DIRECTIONS FOR THIS TASK: In the listing below, find the line holding "on the ground" and the line holding "zip(*points))), Vector(map(max, zip(*points)))". Write out those two lines and all lines between, exactly, and nothing more.

DATA EXTRACT:
* begin *

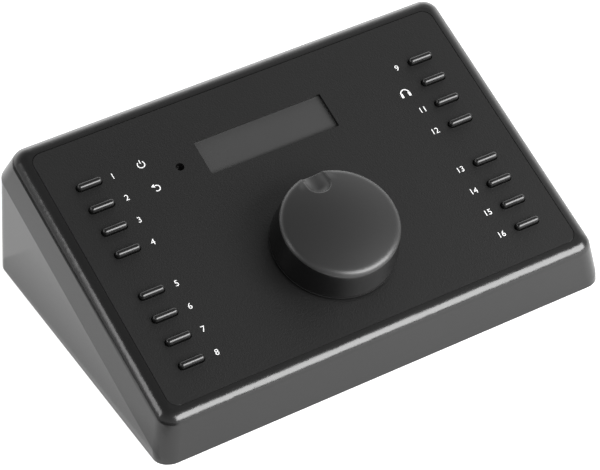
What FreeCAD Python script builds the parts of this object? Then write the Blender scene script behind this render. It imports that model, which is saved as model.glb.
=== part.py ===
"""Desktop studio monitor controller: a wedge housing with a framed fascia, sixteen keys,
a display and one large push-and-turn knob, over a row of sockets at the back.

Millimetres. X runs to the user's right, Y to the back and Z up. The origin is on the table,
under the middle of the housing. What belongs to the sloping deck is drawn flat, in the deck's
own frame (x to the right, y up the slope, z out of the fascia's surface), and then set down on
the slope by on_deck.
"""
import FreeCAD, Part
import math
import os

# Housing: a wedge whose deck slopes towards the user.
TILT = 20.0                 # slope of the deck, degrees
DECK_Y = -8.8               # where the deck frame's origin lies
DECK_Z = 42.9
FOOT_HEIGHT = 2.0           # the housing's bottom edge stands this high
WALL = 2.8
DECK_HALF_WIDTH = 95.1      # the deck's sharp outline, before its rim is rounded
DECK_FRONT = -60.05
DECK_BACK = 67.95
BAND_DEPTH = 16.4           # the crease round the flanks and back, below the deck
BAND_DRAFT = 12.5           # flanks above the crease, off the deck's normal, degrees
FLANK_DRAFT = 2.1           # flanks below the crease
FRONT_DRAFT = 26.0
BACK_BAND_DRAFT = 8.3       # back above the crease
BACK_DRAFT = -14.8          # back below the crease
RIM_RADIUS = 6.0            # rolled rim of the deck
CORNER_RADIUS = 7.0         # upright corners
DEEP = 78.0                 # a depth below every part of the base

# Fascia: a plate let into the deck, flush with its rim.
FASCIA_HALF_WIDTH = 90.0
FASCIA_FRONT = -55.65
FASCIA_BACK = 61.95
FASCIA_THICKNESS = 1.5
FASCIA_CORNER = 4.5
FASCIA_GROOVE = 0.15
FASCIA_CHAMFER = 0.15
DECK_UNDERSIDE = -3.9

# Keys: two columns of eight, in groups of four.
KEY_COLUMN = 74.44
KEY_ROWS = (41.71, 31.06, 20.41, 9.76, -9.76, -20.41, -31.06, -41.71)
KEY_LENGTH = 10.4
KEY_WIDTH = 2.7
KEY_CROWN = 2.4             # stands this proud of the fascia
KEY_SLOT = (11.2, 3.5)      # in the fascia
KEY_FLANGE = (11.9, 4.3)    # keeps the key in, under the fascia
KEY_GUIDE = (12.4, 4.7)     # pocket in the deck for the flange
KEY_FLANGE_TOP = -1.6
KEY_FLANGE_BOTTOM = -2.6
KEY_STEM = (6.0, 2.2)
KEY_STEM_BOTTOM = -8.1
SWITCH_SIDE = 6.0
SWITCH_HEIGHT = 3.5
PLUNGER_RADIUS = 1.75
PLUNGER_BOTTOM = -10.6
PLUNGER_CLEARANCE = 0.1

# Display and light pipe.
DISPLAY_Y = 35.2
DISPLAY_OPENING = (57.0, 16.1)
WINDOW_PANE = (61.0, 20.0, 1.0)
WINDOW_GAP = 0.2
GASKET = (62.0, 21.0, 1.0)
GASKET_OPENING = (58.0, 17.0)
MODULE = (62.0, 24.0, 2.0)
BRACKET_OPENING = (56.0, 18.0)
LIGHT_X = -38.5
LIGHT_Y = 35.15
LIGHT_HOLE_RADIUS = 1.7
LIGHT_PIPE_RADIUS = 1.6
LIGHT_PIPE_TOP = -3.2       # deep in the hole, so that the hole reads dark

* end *
* begin *

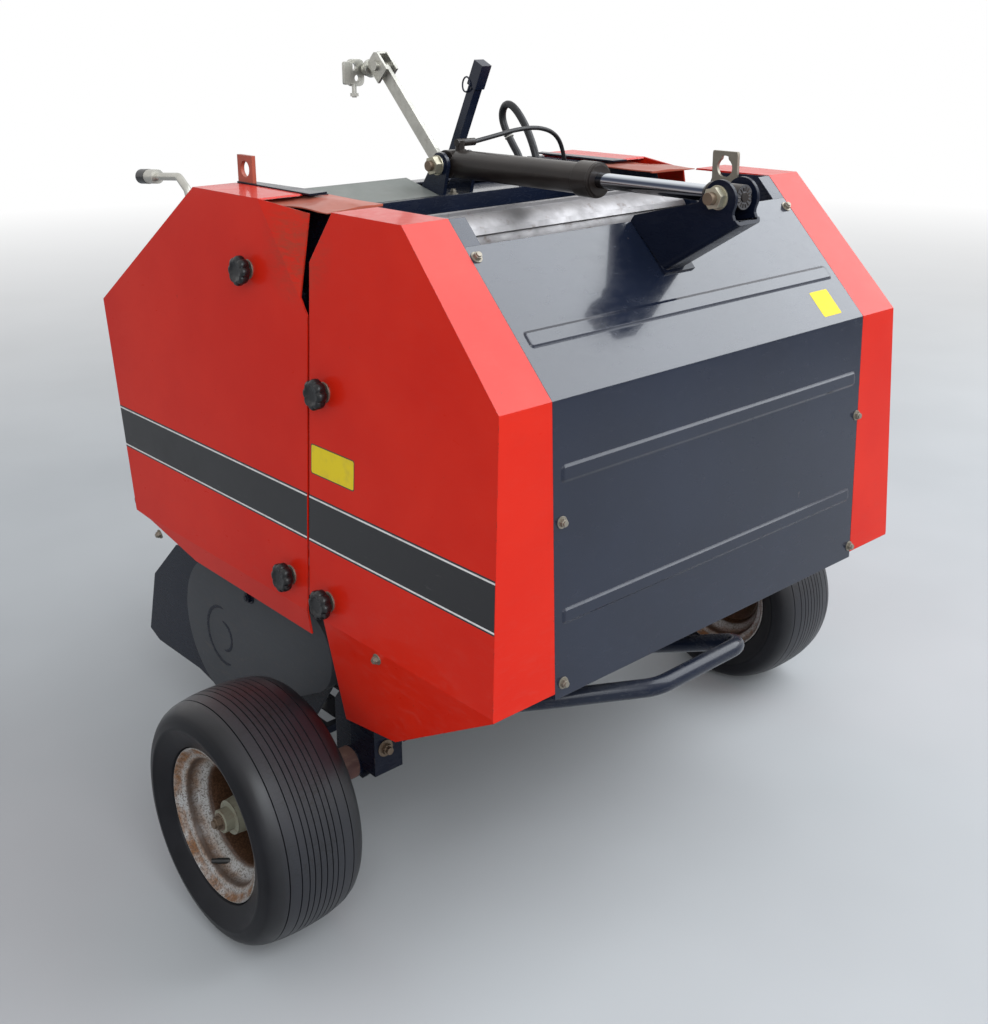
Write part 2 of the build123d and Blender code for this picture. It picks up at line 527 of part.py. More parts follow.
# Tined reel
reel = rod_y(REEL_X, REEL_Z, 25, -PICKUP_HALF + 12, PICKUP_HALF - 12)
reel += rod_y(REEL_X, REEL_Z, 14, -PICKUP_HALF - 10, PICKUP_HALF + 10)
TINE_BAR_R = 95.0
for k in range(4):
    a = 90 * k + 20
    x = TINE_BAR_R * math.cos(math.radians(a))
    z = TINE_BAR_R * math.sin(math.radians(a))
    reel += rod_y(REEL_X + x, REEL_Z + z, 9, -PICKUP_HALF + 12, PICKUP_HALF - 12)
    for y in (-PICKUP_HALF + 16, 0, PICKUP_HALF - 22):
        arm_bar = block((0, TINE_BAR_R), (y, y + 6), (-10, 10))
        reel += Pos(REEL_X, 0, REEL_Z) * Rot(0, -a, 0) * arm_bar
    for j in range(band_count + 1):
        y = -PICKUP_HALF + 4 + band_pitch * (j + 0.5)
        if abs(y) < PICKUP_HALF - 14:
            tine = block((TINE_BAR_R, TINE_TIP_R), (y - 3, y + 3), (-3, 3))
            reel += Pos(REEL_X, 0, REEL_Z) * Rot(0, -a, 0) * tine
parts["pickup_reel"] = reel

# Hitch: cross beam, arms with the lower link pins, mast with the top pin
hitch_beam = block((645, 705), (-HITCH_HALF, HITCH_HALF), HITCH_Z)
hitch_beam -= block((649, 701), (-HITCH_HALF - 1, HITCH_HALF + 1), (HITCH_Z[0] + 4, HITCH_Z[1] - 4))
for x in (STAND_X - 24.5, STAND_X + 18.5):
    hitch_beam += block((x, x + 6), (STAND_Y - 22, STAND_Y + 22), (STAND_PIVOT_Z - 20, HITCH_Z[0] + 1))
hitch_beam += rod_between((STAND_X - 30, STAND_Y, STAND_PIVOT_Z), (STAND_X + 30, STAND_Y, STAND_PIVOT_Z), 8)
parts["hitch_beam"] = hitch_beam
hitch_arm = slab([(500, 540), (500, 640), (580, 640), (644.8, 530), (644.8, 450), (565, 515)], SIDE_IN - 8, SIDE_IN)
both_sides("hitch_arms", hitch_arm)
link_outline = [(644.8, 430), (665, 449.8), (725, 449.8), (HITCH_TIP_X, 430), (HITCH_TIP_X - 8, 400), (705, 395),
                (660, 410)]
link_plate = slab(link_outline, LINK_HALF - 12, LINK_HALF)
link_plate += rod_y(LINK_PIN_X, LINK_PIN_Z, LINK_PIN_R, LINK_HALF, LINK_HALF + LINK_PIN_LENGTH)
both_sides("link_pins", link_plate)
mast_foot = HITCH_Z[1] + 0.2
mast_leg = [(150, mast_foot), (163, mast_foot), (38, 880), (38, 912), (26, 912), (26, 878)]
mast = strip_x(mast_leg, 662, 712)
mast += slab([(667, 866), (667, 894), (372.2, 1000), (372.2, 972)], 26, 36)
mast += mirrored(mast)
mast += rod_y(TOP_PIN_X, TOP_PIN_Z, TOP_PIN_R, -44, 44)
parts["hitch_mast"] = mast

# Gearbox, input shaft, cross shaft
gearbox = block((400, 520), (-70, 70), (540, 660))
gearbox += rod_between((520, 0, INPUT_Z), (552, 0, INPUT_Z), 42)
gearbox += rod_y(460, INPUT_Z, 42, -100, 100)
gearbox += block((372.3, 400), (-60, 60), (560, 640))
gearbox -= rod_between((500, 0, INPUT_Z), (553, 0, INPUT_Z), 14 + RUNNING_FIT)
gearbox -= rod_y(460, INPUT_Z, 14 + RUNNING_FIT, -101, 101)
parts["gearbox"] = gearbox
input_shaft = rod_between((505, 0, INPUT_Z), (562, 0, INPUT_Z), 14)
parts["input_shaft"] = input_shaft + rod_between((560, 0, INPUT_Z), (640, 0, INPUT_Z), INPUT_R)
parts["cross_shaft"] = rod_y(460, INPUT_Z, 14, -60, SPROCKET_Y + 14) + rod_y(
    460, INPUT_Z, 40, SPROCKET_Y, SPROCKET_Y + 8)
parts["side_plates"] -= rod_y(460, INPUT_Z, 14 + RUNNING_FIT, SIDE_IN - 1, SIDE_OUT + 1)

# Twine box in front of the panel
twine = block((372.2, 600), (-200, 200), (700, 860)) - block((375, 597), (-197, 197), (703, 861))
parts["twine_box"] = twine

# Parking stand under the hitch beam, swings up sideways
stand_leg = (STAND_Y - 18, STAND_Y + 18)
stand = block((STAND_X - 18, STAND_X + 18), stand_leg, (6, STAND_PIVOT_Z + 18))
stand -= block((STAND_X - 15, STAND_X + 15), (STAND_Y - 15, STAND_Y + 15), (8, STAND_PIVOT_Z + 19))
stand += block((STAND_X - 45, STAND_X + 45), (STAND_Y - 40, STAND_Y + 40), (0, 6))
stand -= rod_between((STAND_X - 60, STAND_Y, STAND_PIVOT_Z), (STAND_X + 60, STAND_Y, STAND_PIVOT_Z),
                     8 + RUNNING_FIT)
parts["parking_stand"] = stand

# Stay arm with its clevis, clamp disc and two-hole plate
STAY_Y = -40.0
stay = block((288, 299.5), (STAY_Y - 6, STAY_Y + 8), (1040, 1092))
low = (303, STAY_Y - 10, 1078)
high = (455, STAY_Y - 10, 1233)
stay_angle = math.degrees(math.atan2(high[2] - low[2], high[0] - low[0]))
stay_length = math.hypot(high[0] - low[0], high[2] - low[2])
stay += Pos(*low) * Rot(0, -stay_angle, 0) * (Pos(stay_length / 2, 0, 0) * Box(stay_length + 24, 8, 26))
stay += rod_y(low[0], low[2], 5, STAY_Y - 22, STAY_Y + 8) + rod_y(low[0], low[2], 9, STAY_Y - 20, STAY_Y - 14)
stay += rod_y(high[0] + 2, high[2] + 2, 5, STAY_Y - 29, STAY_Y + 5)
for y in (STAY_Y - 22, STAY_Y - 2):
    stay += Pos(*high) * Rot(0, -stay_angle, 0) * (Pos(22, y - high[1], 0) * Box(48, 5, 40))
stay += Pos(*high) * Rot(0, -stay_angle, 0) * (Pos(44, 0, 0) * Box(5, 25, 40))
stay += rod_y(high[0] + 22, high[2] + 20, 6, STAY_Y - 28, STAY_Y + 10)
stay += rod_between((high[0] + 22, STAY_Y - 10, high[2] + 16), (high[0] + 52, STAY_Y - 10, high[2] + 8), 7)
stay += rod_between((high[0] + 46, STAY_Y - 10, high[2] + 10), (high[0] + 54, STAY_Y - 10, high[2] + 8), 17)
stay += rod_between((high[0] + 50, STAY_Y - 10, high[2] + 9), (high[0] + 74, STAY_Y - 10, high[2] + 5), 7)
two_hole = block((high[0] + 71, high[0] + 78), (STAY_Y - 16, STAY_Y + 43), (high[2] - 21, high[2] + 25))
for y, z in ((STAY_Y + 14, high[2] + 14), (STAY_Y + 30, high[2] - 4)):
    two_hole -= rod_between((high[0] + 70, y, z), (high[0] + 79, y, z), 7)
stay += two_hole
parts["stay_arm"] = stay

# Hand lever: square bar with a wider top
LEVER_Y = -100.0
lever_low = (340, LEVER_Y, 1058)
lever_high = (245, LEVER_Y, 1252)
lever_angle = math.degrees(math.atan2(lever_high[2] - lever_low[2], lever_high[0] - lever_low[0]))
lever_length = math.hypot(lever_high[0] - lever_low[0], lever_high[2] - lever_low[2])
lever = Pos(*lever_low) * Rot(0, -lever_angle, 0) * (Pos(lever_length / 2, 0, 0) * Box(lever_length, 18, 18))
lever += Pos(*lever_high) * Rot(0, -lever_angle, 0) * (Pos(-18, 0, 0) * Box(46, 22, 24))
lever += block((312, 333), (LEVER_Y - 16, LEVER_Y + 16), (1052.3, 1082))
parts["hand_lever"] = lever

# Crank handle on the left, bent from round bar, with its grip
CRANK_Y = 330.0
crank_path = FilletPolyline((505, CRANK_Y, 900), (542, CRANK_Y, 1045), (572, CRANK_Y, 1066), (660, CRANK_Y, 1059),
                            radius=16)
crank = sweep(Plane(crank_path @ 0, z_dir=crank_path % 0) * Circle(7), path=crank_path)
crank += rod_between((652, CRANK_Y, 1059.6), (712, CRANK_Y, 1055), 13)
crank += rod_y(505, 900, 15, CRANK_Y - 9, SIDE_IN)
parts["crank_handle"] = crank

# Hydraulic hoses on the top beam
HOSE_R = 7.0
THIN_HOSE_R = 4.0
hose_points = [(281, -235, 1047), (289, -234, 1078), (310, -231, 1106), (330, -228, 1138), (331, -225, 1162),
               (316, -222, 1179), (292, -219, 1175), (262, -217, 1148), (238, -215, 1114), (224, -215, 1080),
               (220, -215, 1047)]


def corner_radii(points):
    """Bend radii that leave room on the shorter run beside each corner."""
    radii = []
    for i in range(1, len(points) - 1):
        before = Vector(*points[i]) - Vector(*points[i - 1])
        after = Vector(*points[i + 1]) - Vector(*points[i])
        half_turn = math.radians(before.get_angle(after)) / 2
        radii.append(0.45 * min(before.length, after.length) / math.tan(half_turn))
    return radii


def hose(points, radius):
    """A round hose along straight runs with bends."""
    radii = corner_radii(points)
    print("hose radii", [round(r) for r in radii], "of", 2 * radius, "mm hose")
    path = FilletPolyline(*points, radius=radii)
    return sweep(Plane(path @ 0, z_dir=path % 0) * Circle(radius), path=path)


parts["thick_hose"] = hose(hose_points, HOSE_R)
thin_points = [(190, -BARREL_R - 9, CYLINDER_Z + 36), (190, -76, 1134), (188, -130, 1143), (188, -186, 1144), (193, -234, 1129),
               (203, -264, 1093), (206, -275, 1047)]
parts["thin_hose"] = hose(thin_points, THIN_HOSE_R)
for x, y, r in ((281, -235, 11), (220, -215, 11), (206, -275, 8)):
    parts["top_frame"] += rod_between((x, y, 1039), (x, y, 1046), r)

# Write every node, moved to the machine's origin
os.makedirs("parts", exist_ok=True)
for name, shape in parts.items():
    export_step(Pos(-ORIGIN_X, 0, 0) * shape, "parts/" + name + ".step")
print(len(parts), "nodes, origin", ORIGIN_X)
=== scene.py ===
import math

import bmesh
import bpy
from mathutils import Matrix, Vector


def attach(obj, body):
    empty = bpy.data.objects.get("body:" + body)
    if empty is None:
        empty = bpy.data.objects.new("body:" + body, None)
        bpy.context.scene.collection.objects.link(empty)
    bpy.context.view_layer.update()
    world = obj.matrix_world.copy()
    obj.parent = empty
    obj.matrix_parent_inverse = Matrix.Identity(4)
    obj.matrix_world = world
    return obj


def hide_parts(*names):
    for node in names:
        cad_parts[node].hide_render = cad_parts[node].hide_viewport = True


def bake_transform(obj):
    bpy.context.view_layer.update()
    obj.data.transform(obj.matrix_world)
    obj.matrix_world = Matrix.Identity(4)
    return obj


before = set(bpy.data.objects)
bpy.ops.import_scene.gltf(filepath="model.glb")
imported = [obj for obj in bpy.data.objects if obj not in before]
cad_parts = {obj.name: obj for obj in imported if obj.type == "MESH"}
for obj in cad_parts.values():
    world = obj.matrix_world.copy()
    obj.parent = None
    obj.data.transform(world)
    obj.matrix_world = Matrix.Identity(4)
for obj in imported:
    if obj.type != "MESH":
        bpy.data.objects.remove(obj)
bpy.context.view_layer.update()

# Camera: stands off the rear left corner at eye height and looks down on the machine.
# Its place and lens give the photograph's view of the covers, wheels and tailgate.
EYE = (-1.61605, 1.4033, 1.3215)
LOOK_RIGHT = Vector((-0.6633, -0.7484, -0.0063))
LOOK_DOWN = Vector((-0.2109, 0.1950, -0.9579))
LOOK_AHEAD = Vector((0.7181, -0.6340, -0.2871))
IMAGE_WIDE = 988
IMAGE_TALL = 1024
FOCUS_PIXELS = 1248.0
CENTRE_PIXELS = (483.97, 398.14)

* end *
* begin *

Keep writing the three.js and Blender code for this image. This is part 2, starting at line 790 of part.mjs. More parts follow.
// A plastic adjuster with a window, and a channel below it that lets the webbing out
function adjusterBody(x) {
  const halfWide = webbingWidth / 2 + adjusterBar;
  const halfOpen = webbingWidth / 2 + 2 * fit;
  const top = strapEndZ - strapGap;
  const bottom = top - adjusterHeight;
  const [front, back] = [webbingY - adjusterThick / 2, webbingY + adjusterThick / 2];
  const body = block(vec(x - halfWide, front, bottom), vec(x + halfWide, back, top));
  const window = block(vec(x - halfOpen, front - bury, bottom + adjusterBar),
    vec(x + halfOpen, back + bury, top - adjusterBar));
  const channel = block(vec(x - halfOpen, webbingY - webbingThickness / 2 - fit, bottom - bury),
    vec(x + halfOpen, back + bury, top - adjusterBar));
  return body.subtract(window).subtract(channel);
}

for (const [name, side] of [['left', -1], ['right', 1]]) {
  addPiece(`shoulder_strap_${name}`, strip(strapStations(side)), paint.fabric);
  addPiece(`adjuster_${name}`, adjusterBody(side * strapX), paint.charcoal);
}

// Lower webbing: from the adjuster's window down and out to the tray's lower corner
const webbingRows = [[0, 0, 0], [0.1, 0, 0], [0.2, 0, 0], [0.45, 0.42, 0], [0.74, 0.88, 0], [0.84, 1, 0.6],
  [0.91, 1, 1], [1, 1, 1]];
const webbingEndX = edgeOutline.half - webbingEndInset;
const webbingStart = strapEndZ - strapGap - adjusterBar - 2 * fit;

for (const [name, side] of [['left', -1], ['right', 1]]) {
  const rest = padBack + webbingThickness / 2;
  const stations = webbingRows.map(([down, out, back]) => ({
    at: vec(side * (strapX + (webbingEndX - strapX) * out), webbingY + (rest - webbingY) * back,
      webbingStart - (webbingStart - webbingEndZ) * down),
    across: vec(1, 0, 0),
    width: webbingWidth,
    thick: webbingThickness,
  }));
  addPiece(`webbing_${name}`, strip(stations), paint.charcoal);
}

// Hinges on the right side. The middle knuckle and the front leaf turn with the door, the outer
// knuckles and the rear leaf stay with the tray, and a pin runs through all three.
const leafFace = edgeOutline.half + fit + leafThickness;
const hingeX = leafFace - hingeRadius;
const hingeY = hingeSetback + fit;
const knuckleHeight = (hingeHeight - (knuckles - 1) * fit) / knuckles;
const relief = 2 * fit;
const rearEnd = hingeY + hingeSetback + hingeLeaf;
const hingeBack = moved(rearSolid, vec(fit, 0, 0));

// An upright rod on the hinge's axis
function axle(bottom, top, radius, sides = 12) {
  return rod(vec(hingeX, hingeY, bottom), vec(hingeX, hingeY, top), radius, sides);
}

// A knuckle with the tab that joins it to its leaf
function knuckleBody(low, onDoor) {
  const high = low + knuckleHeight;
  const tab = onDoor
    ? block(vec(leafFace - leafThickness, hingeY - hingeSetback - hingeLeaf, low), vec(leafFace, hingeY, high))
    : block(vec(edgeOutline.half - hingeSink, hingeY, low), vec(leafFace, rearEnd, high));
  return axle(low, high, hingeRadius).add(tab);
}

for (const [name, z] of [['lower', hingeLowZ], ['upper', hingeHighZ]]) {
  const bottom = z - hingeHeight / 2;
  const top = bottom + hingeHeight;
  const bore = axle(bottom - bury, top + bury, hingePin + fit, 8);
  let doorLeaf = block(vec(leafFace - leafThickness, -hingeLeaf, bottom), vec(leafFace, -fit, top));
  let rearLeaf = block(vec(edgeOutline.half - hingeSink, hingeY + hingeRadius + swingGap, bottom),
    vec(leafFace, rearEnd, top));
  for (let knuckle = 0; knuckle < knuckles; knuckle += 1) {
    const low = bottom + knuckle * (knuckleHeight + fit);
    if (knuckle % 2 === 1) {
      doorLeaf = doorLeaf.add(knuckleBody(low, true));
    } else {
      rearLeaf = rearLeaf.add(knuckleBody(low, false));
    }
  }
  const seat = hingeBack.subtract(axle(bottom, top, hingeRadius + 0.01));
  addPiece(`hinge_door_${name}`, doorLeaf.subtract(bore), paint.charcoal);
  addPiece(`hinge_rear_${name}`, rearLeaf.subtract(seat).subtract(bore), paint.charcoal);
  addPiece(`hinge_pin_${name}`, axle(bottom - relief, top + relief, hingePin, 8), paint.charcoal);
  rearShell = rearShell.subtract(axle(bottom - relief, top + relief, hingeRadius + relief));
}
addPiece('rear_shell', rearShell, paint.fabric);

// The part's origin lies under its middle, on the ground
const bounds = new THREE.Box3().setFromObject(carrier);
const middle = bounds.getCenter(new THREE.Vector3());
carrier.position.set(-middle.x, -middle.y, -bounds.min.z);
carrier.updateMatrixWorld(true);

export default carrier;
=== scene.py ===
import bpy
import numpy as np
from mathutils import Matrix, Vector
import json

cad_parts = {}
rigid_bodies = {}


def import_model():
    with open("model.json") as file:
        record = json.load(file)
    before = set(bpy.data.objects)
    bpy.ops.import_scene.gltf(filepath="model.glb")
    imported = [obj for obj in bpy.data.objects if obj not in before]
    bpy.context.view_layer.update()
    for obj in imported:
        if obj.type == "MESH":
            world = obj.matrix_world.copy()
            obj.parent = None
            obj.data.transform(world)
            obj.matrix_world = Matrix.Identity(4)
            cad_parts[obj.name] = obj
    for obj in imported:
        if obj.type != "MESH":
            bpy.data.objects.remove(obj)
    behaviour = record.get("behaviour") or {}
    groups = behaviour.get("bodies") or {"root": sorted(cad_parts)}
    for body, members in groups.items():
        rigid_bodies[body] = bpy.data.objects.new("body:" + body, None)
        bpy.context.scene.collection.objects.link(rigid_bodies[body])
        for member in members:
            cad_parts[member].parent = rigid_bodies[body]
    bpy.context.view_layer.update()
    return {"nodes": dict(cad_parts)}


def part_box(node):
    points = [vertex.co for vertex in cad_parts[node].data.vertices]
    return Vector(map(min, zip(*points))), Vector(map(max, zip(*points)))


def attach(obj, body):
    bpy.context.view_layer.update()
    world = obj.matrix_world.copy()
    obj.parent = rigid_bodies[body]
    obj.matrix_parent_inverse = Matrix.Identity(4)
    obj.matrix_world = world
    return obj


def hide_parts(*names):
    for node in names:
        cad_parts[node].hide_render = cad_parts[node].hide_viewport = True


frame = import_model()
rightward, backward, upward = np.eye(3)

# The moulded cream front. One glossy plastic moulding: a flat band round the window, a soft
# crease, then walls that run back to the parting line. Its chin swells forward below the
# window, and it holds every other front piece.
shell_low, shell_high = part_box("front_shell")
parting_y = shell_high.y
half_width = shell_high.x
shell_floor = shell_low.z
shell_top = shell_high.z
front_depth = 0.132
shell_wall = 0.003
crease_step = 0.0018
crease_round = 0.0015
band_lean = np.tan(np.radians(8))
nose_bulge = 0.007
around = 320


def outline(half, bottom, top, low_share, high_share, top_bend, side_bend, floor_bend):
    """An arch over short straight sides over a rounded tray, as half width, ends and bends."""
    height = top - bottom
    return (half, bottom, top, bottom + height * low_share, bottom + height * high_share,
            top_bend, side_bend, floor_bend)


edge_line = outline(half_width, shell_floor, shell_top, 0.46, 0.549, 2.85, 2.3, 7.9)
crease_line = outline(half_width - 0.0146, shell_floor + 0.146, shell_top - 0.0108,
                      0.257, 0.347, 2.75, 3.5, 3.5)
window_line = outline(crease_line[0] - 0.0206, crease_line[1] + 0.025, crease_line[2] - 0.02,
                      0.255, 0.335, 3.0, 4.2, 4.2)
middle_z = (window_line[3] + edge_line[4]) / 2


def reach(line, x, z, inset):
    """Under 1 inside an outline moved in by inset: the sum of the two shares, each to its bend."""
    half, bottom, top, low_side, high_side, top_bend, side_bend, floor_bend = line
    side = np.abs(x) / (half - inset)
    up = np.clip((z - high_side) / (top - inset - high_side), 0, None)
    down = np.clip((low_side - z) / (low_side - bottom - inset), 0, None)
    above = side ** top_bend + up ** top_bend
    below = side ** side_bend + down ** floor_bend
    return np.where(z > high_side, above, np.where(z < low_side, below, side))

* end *

SOLUTION TO THIS TASK:
// The part's origin lies under its middle, on the ground
const bounds = new THREE.Box3().setFromObject(carrier);
const middle = bounds.getCenter(new THREE.Vector3());
carrier.position.set(-middle.x, -middle.y, -bounds.min.z);
carrier.updateMatrixWorld(true);

export default carrier;
=== scene.py ===
import bpy
import numpy as np
from mathutils import Matrix, Vector
import json

cad_parts = {}
rigid_bodies = {}


def import_model():
    with open("model.json") as file:
        record = json.load(file)
    before = set(bpy.data.objects)
    bpy.ops.import_scene.gltf(filepath="model.glb")
    imported = [obj for obj in bpy.data.objects if obj not in before]
    bpy.context.view_layer.update()
    for obj in imported:
        if obj.type == "MESH":
            world = obj.matrix_world.copy()
            obj.parent = None
            obj.data.transform(world)
            obj.matrix_world = Matrix.Identity(4)
            cad_parts[obj.name] = obj
    for obj in imported:
        if obj.type != "MESH":
            bpy.data.objects.remove(obj)
    behaviour = record.get("behaviour") or {}
    groups = behaviour.get("bodies") or {"root": sorted(cad_parts)}
    for body, members in groups.items():
        rigid_bodies[body] = bpy.data.objects.new("body:" + body, None)
        bpy.context.scene.collection.objects.link(rigid_bodies[body])
        for member in members:
            cad_parts[member].parent = rigid_bodies[body]
    bpy.context.view_layer.update()
    return {"nodes": dict(cad_parts)}


def part_box(node):
    points = [vertex.co for vertex in cad_parts[node].data.vertices]
    return Vector(map(min, zip(*points))), Vector(map(max, zip(*points)))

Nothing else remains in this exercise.